Exercise goal | Review the material and extract every line in which the word "bodies" occurs.

Data section |
------
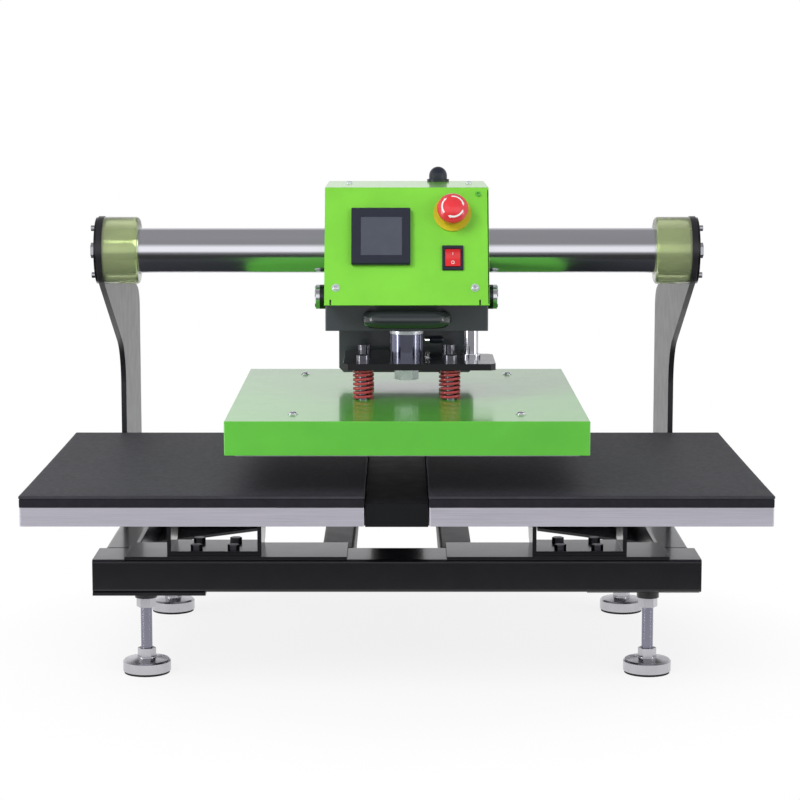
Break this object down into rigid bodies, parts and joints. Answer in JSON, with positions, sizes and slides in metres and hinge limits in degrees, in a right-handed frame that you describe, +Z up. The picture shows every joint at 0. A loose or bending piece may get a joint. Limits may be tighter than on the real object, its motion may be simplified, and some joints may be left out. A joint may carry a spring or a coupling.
{
  "type": "dual station heat press",
  "caption": "Air-operated heat press whose pressing head slides along a cross tube between a left and a right lower platen.",
  "frame": {"origin": "centre of the bounding box's footprint, on the floor under the soles", "axes": "+X to the right across the stations, +Y from the front to the back, +Z up"},
  "size_m": [0.878, 0.696, 0.6297],
  "materials": {
    "frame_paint": "gloss black",
    "centre_paint": "satin black",
    "dark_steel": "dark",
    "green_paint": "gloss",
    "chrome": "polished",
    "aluminium": "brushed",
    "pad_rubber": "matte",
    "bumper_rubber": "satin",
    "bronze": "satin",
    "spring_paint": "satin",
    "insulation": "felt",
    "black_plastic": "satin",
    "screen": "gloss",
    "stop_yellow": "gloss",
    "stop_red": "gloss",
    "rocker_red": "gloss",
    "foot_steel": "zinc plated",
    "sole_rubber": "matte"
  },
  "bodies": {
    "base": {"front_rail": "frame_paint", "rear_rail": "frame_paint", "side_rails": "frame_paint", "centre_rails": "frame_paint", "mounting_plates": "frame_paint", "foot_plates": "frame_paint", "foot_lock_nuts": "foot_steel", "guide_tube": "chrome", "tube_end_plugs": "dark_steel", "anti_turn_rod": "chrome", "tube_end_caps": "frame_paint", "tube_end_bolts": "dark_steel", "bumpers": "bumper_rubber", "platen_brackets": "frame_paint", "frame_bolts": "dark_steel", "lower_platens": "aluminium", "platen_pads": "pad_rubber", "centre_cover": "centre_paint", "left_side_plate": "frame_paint", "right_side_plate": "frame_paint"},
    "carriage": {"head_beam": "frame_paint", "box_shell": "green_paint", "front_panel": "green_paint", "bearing_housings": "frame_paint", "guide_bushes": "bronze", "rod_guide_block": "frame_paint", "tie_collars": "dark_steel", "tie_caps": "chrome", "handle": "frame_paint", "back_plate": "frame_paint", "air_cylinder": "aluminium", "screen_unit": "black_plastic", "screen_glass": "screen", "stop_base": "stop_yellow", "switch_frame": "black_plastic", "cable_gland": "black_plastic"},
    "ram": {"piston_rod": "chrome", "rod_nut": "dark_steel", "ram_coupler": "chrome", "plate_nut": "dark_steel", "spring_plate": "frame_paint", "guide_rod": "chrome", "springs": "spring_paint"},
    "heat_platen": {"shoulder_bolts": "dark_steel", "heat_block": "aluminium", "insulation": "insulation", "heat_cover": "green_paint"},
    "stop_stem": {"stop_stem": "frame_paint"},
    "stop_head": {"stop_head": "stop_red"},
    "rocker": {"rocker": "rocker_red"},
    "front_left_foot": {"front_left_foot": "foot_steel", "front_left_sole": "sole_rubber"},
    "front_right_foot": {"front_right_foot": "foot_steel", "front_right_sole": "sole_rubber"},
    "rear_left_foot": {"rear_left_foot": "foot_steel", "rear_left_sole": "sole_rubber"},
    "rear_right_foot": {"rear_right_foot": "foot_steel", "rear_right_sole": "sole_rubber"}
  },
  "joints": [
    {"name": "carriage_slide", "type": "slide", "parent": "base", "child": "carriage", "axis": [1, 0, 0], "range_m": [-0.2387, 0.2147]},
    {"name": "press_stroke", "type": "slide", "parent": "carriage", "child": "ram", "axis": [0, 0, 1], "range_m": [-0.045, 0], "stiffness_N_per_m": 3000, "springref_m": 0.12},
    {"name": "platen_float", "type": "slide", "parent": "ram", "child": "heat_platen", "axis": [0, 0, 1], "range_m": [0, 0.006], "stiffness_N_per_m": 30000, "springref_m": -0.002, "deforming": ["springs"]},
    {"name": "stop_push", "type": "slide", "parent": "carriage", "child": "stop_stem", "axis": [0, 0.9263, -0.3767], "range_m": [0, 0.004], "stiffness_N_per_m": 400, "springref_m": -0.004},
    {"name": "stop_twist", "type": "hinge", "parent": "stop_stem", "child": "stop_head", "pos_m": [0.067, -0.18355, 0.57983], "axis": [0, 0.9263, -0.3767], "range_deg": [0, 45], "stiffness_Nm_per_rad": 0.3, "springref_deg": -5.73},
    {"name": "rocker_tilt", "type": "hinge", "parent": "carriage", "child": "rocker", "pos_m": [0.0672, -0.20484, 0.52749], "axis": [1, 0, 0], "range_deg": [-16, 0]},
    {"name": "front_left_level", "type": "slide", "parent": "base", "child": "front_left_foot", "axis": [0, 0, 1], "range_m": [-0.012, 0.01]},
    {"name": "front_right_level", "type": "slide", "parent": "base", "child": "front_right_foot", "axis": [0, 0, 1], "range_m": [-0.012, 0.01]},
    {"name": "rear_left_level", "type": "slide", "parent": "base", "child": "rear_left_foot", "axis": [0, 0, 1], "range_m": [-0.012, 0.01]},
    {"name": "rear_right_level", "type": "slide", "parent": "base", "child": "rear_right_foot", "axis": [0, 0, 1], "range_m": [-0.012, 0.01]}
  ]
}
------
Complete output |
Break this object down into rigid bodies, parts and joints. Answer in JSON, with positions, sizes and slides in metres and hinge limits in degrees, in a right-handed frame that you describe, +Z up. The picture shows every joint at 0. A loose or bending piece may get a joint. Limits may be tighter than on the real object, its motion may be simplified, and some joints may be left out. A joint may carry a spring or a coupling.
  "bodies": {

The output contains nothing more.